# Short exercise
All lines in the data bearing the string "scene" should be identified and copied.
════
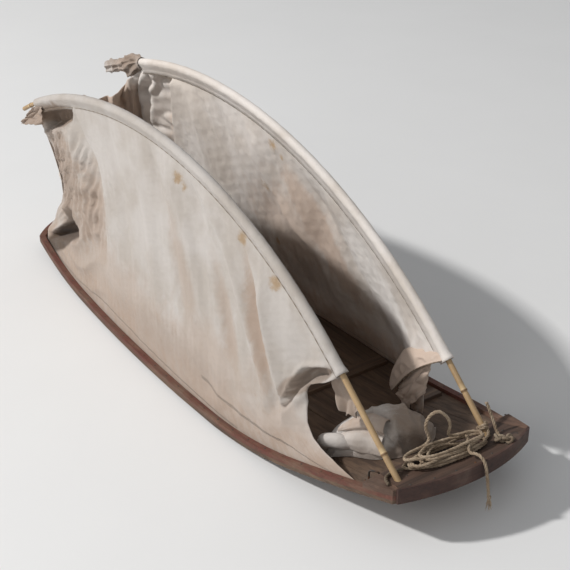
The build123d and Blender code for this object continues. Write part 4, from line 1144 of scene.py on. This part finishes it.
def portCuff():
    # straight lines from top to hem, bulged inboard by a sine
    top, hem = smoothLine(cuff["top"], cuff["rows"]), smoothLine(cuff["hem"], cuff["rows"])
    along, down = shares(cuff["rows"], cuff["columns"])
    bulge = cuff["bulge"] * (0.35 + 0.65 * np.sin(np.pi * along))
    bulge = bulge + cuff["crumple"] * ridged(swell(along * 0.25, down * 0.05, 33, 6, 0.03, 0.09))
    points = between(top, hem, down)
    points[..., 1] -= bulge * np.sin(np.pi * down) + cuff["hemOut"] * ease(down, 0.85, 1.0)
    clothPiece("portCuff", cloths["cuff"], [], [(points, along * 0.26, down * 0.045 + 0.2)],
               0.0022)
    # a dark thread tube just under the cuff's hem: the sewn hem, and painted shadow in the gap under it
    thread = Patchwork()
    radius = cuff["threadRadius"] + 0.0003 * np.sin(np.arange(len(hem) - 4) * 1.3)
    thread.tube(points[2:-2, -1] + np.array([0, -0.0012, -0.0008]), radius, 6)
    thread.piece("cuffHemShadowThread", threadLook)


portCuff()

# Small loose cloths: each a grid between two lines of points, with a bow across it and fine waves
scraps = {
    # a torn scrap that hangs from the starboard sleeve's rear end
    "rearScrap": {
        "top": [(-0.64, -0.2, 0.506), (-0.668, -0.204, 0.5), (-0.7, -0.204, 0.486), (-0.722, -0.203, 0.47)],
        "low": [(-0.652, -0.2, 0.452), (-0.684, -0.207, 0.444), (-0.74, -0.21, 0.43), (-0.79, -0.203, 0.412)],
        "bow": 0.014, "cloth": (0.052, 0.112), "rests": "sideStarboard", "look": "scrap",
    },
    # the lit tongue that hangs below the cuff's hem
    "cuffTongue": {
        "top": [(0.612, 0.098, 0.214), (0.57, 0.098, 0.182), (0.54, 0.098, 0.148), (0.512, 0.098, 0.108)],
        "low": [(0.6, 0.092, 0.13), (0.57, 0.09, 0.09), (0.545, 0.09, 0.058), (0.508, 0.094, 0.073)],
        "bow": -0.008, "cloth": (0.062, 0.14), "rests": "portCuff", "look": "cuff",
    },
    # the torn edge of the seam behind the starboard cane
    "mouthFlap": {
        "top": [(0.548, -0.16, 0.318), (0.572, -0.156, 0.304), (0.598, -0.152, 0.286), (0.622, -0.15, 0.266)],
        "low": [(0.58, -0.142, 0.186), (0.606, -0.136, 0.166), (0.632, -0.134, 0.178), (0.65, -0.14, 0.214)],
        "bow": 0.012, "cloth": (0.075, 0.12), "rests": "sideStarboard", "look": "scrap",
    },
}


def looseScrap(name, shape):
    # straight lines between the two edges, bowed by a sine each way
    along, down = shares(40, 40)
    ragged = 1 + 0.05 * swell(along * 0.1, along * 0, 41, 5, 0.01, 0.04)
    points = between(smoothLine(shape["top"], 40), smoothLine(shape["low"], 40), down * ragged)
    crumple = 0.005 * ridged(swell(along * 0.1, down * 0.1, 43, 5, 0.03, 0.07)) * (0.3 + 0.7 * down)
    points[..., 1] += shape["bow"] * np.sin(np.pi * down) * np.sin(np.pi * along) + crumple
    wide, long = shape["cloth"]
    clothPiece(name, cloths[shape["look"]], [], [(points, along * long, down * wide + 0.2)])


for name, shape in scraps.items():
    looseScrap(name, shape)
print("loose canvas made")

# Wood: dark and light tone, the grain's axis, paint and how much of it stays
woods = {
    "deckWood": ((0.032, 0.018, 0.012), (0.105, 0.058, 0.038), 1),
    "cheekWood": ((0.055, 0.03, 0.02), (0.17, 0.095, 0.062), 0),
    "hullPlanks": ((0.05, 0.03, 0.02), (0.17, 0.105, 0.065), 0),
    "battenWood": ((0.06, 0.036, 0.024), (0.2, 0.125, 0.078), 1),
    "runnerWood": ((0.075, 0.048, 0.03), (0.24, 0.16, 0.1), 0),
    "railPaint": ((0.07, 0.038, 0.024), (0.23, 0.135, 0.085), 0, (0.132, 0.04, 0.027), 0.35),
    "endRailPaint": ((0.07, 0.038, 0.024), (0.23, 0.135, 0.085), 1, (0.132, 0.04, 0.027), 0.35),
    # the nosing's paint and wood are darkened nearly to black: a red-brown paint, and painted shade on the bow's
    # front face
    "nosingPaintAndShade": ((0.045, 0.024, 0.017), (0.105, 0.05, 0.034), 1, (0.048, 0.02, 0.014), 0.25),
}
looks = {name: woodFinish(name, *values) for name, values in woods.items()}
looks["forgedIron"] = ironFinish("forgedIron")
# the start of a node's name, and its look
nodeLooks = {"plank": "hullPlanks", "runner": "runnerWood", "batten": "battenWood", "deck_beam": "battenWood",
             "deck_plank": "deckWood", "deck_cheek": "cheekWood", "rail": "railPaint", "rail_stern": "endRailPaint",
             "rail_bow": "endRailPaint", "bow_nosing": "nosingPaintAndShade", "staple": "forgedIron"}
for start, look in nodeLooks.items():
    for name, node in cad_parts.items():
        if name.startswith(start):
            node.data.materials.clear()
            node.data.materials.append(looks[look])

# Nail heads: low domes along the rails and across the deck
# End rows follow the bow's and the stern's curve: x at the middle, and its change by the square of y
nails = {"pitch": 0.058, "inset": 0.008, "radius": 0.0026, "high": 0.0011, "deckX": 0.745, "sunk": 0.0001,
         "bowRow": (0.858, -1.26), "sternRow": (-0.862, 2.4), "beamX": 0.797, "beamY": (-0.13, -0.04, 0.05, 0.14)}


def nailHeads():
    # each head a flattened quarter turn of circles, tilted with the rocker
    spots = []
    for side in (-1, 1):
        for x in np.arange(-0.76, 0.80, nails["pitch"]):
            level = hull["railTop" if x < nails["deckX"] else "deckTop"]
            spots.append((x, side * (float(halfWidth(x)) - nails["inset"]), level))
    for y in np.arange(-0.15, 0.16, 0.05):
        for row, level in (("bowRow", "deckTop"), ("sternRow", "railTop")):
            middle, bend = nails[row]
            spots.append((middle + bend * y * y, y, hull[level]))
    spots += [(nails["beamX"], y, hull["deckTop"]) for y in nails["beamY"]]
    patch = Patchwork()
    lift = np.linspace(0, np.pi / 2, 4)[:, None]
    turn = np.linspace(0, 2 * np.pi, 10, endpoint=False)
    dome = joined(np.cos(lift) * np.cos(turn), np.cos(lift) * np.sin(turn)) * nails["radius"]
    for x, y, level in spots:
        tilt = (levelHeight(x + 0.001, level) - levelHeight(x - 0.001, level)) / 0.002
        z = levelHeight(x, level) + dome[..., 0] * tilt + np.sin(lift) * nails["high"] - nails["sunk"]
        patch.grid(joined(x + dome[..., 0], y + dome[..., 1], z), True)
    patch.piece("nailHeads", looks["forgedIron"])


nailHeads()
print("wood and iron made")

# Floor, and soft studio light: a far key from the left, a weak fill from the right, a pale world
ground = Finish("paleFloor", **{"Roughness": 1.0, "Specular IOR Level": 0.1})
ground.feed(colour=ground.mix((0.76, 0.75, 0.735), (0.79, 0.78, 0.765), ground.noise(ground.place(), 3.0, 4.0, 0.5)))
plane = bpy.data.meshes.new("floor")
plane.from_pydata([(x, y, -0.0005) for x, y in ((-20, -20), (20, -20), (20, 20), (-20, 20))], [], [(0, 1, 2, 3)])
plane.materials.append(ground.material)
floor = bpy.data.objects.new("floor", plane)
bpy.context.scene.collection.objects.link(floor)
lamps = {
    "key": {"place": (-4.24, -7.34, 7.83), "size": 0.65, "power": 1090},
    "fill": {"place": (2.0, -3.9, 2.3), "size": 2.2, "power": 32},
}
for name, lamp in lamps.items():
    light = bpy.data.lights.new(name, "AREA")
    light.energy, light.size = lamp["power"], lamp["size"]
    aimed(name, light, lamp["place"], Vector((0, 0, 0.2)) - Vector(lamp["place"]))
world = bpy.data.worlds.new("studio")
world.use_nodes = True
sky = world.node_tree.nodes["Background"].inputs
sky[0].default_value = (0.93, 0.96, 1.0, 1)
sky[1].default_value = 0.36
bpy.context.scene.world = world
bpy.context.scene.view_settings.view_transform = "Standard"

print("scene made")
════
# Full solution
The build123d and Blender code for this object continues. Write part 4, from line 1144 of scene.py on. This part finishes it.
bpy.context.scene.collection.objects.link(floor)
bpy.context.scene.world = world
bpy.context.scene.view_settings.view_transform = "Standard"
print("scene made")